Raw Data is a commodity.
That’s the overwhelming conclusion I’m running into – that’s the direction of my thinking over the past 4 weeks.
I had an excellent talk today with Jennifer Day. It’s a ‘catalytic’ talk. She called me inquiring about a tweet on the pre-click analytics side, and she very patiently listened, in great detail, about the procedures involved and the value of that type of analytics. Somehow I spun off into a rant about data. (Hard to imagine).
I said, in effect:
“See, the problem with the web analytics vendors today is that they’re in a false trap. They are only as successful as the people who use their tools. And, so many of the people who use their tools are not statisticians. There’s a huge amount of processing power that goes into real analytics. We’re moving big amounts of data around. If you’re offering a distributed computing service, like web analytics, you want to minimize those processing cycles. But in the meantime, you force people like me to extract, transform, and load the data into a desktop client and run the heavy lifting analyses there. It would be comparatively easy for you guys just to do that heavy lifting within your web analytics framework, but the incentive to do so isn’t obvious.”
I won’t quote Jennifer Day here. But, I went onto say:
“Now you have this great ‘data visualization’ movement. You have Google pushing it very hard with that entire flashterbation circle API thingy. Google is trying to make it easy for people to do ‘analysis’ by way of visualizataion, but notice how they’re trying to move the processing power behind it away from their servers, and do it on the client side – on the browser. And I don’t forecast browswers being able to process the kind of heavy lifting required anytime soon. They’re certainly trying to get the browser to perform calculations faster and faster – but I don’t know if you could do real mining that way. At least not for another 3 or 7 years.”

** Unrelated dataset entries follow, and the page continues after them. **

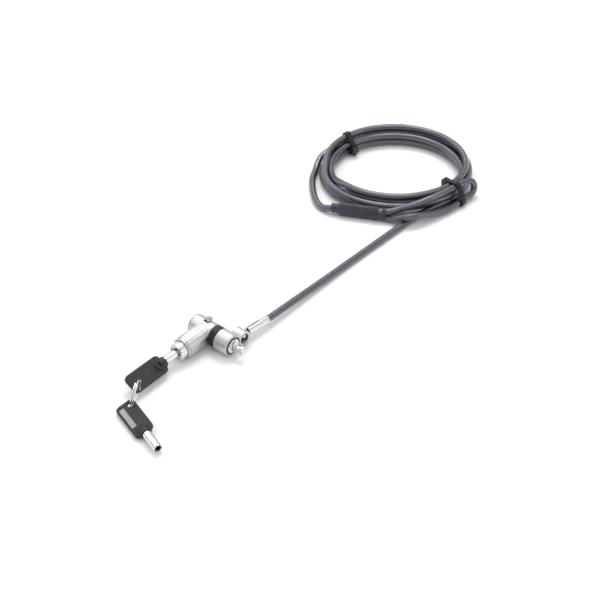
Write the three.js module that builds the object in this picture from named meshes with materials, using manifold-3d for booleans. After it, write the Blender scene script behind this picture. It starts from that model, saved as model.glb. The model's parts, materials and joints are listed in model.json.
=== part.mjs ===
// A laptop cable lock: a T-shaped push-to-lock head with a T-bar, a swivel collar that carries a
// coiled steel cable, and two tubular keys on a split ring. Millimetres, +Z up.
// Every piece is drawn in the lock frame: the origin is where the cross barrel's axis (X, towards
// the T-bar) meets the key barrel's axis (Y, the keys on the -Y side). The last lines move the
// whole object so that the lock and its keys stand centred on the surface at z = 0.
import * as THREE from 'three';
import { mergeVertices } from 'three/addons/utils/BufferGeometryUtils.js';
import Module from 'manifold-3d';

const wasm = await Module();
wasm.setup();

// ---- driving dimensions ----
const GAP = 0.3; // free space between neighbouring pieces
const BARREL_R = 8.3; // both barrels of the T
const FLOOR = -BARREL_R; // the surface that the lock lies on
const FAR_X = -12.2; // end cap's outer face
const BODY_X = 7.4; // where the cross barrel stops and the neck starts
const COLLAR = { x0: 13.0, x1: 25.2 }; // swivel collar along X
const NECK_R = 5.6; // the spigot that the ring and the collar sit on
const KEY_FRONT = -26.2; // front of the key barrel
const BORE_R = 6.95; // key barrel's bore
const BORE_END = -8.2; // its floor
const CYLINDER = { r: 6.7, front: -32.0, back: -13.0 }; // push-to-lock cylinder
const PLUG = { r: 4.75, front: -31.0, back: -18.0 };
const KEYWAY = { post: 2.1, r: 3.7, depth: 4.4 };
const SPINDLE_R = 3.0;
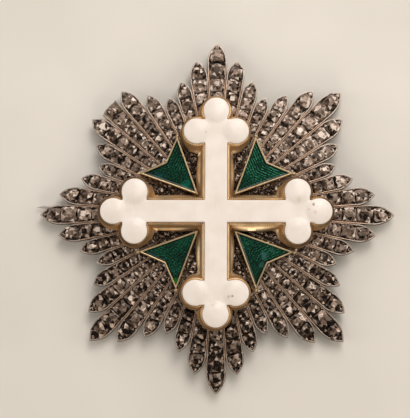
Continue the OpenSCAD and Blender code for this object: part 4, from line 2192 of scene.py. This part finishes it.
def main() -> None:
    """Builds the star's pieces in order."""
    logging.basicConfig(level=logging.INFO, format="%(name)s: %(message)s")
    studio = Studio()
    studio.camera()
    studio.floor()
    studio.lights()

    fit_gap = 0.05
    enamel_seat = 0.4
    star_high = node_box("ray_star")[1]
    cross_low = node_box("gold_cross")[0]
    white_low, white_high = node_box("white_enamel")
    green_high = node_box("green_enamel_ne")[1]

    silver = TarnishedSilver().material()
    gold = OldGold().material()
    star = SilverStar(Dome(reach=star_high[0], level=cross_low[2] - fit_gap), silver)
    settled(star.rays(), STAR, "tarnished_silver", "ray_star")
    settled(star.plate(), STAR, "tarnished_silver", "ray_star")

    pin_work = PinWork(star, *node_box("pin"))
    settled(pin_work.hinge_and_catch(), STAR, "tarnished_silver", "ray_star")
    settled(pin_work.pin(DrawnSteel().material()), PIN, "pin_steel", "pin")

    cross_plan = CrossPlan(reach=white_high[0])
    cell_plan = CellPlan()
    setting = set_pieces_tree()
    stone_finish = RoseCutStone().material()
    field_of_stones = StoneField(star, cross_plan, cell_plan)
    cut = field_of_stones.cut.shell().made("stone_cut", crease=None)
    for fan in Fan:
        stones = field_of_stones.stones(fan, setting, stone_finish, cut)
        settled(stones, STAR, "rose_cut_stone", f"stones_{fan.value}")
    bpy.data.objects.remove(cut)
    # The bead's depth mark is below zero, so the grains stay light in the painted shade between the
    # cross and the cells and show as glints
    bead = ball(1.0, 8, 6, -0.5).made("bead", crease=80)
    settled(field_of_stones.grains(setting, silver, bead), STAR, "tarnished_silver", "ray_star")

    body = GoldCross(cross_plan, cross_low[2], white_low[2] + enamel_seat, gold)
    settled(body.body(), STAR, "old_gold", "gold_cross")
    settled(body.milgrain(bead), STAR, "old_gold", "gold_cross")
    bpy.data.objects.remove(bead)
    face = WhiteFace(cross_plan, white_low[2], white_high[2], WhiteEnamel().material())
    settled(face.face(), STAR, "white_enamel", "white_enamel")

    arm = GreenArm(cell_plan, cross_low[2], green_high[2])
    cells = Shell()
    green = GreenEnamel().material()
    for number, corner in enumerate(("ne", "nw", "sw", "se")):
        turn = Matrix.Rotation(math.radians(45 + 90 * number), 4, "Z")
        cells.join(arm.cell(), turn)
        enamel = Shell(marks={"depth": [], "row": []})
        enamel.join(arm.enamel(), turn)
        piece = outward(enamel.made(f"green_enamel_face_{corner}", green, weld=0.0005))
        settled(piece, STAR, "green_enamel", f"green_enamel_{corner}")
    pale_gold = OldGold("pale_gold", "#ccb791", "#a88c66", "#8a6c48", "#4c3016", cloud_mm=0.5)
    cell_piece = cells.made("gold_cells", pale_gold.material(), crease=40, weld=0.0005)
    settled(outward(cell_piece), STAR, "old_gold", "gold_cross")


if __name__ == "__main__":
    main()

Jennifer said a few brilliant things, which led me to say:
“Data is cheap. Data is to a business as fresh water is to a Canadian. A Canadian will go to the bathroom, deposit 15 militers of urine into 8 litres of fresh water, and flush it. Data is ridiculously cheap. Businesses are drowning in it, and there’s nobody who can swim, little though detect which way the current is going.”
Data is like water.
When I take the analogy too far though in hindsight – it’s not pure Canadian toilet water.
It’s salty. Like seawater.
Data is like seawater.
In order to get it into something consumable, it actually takes a lot of energy. It takes filtering out the fish and seaweed at minimum. But then you actually have to distill it so that what you get in the end is something consumable. There’s extracting, transforming, and loading – all before analysis.
I’ll be really clear on what I need to drive business value:
I really need for technologists to make the process of pointing a hose at the ocean easy. I need a desalination plant that works well. I need piping.
I need that big old Cloud Computer to actually want to crunch through my data. I need to have vendors *want* to provide me with analytical utilities.
So my note to vendors is pretty simple.:
Data is a Commodity. Stop thinking that you’re selling me water, because you’re not. Help me move it and use it.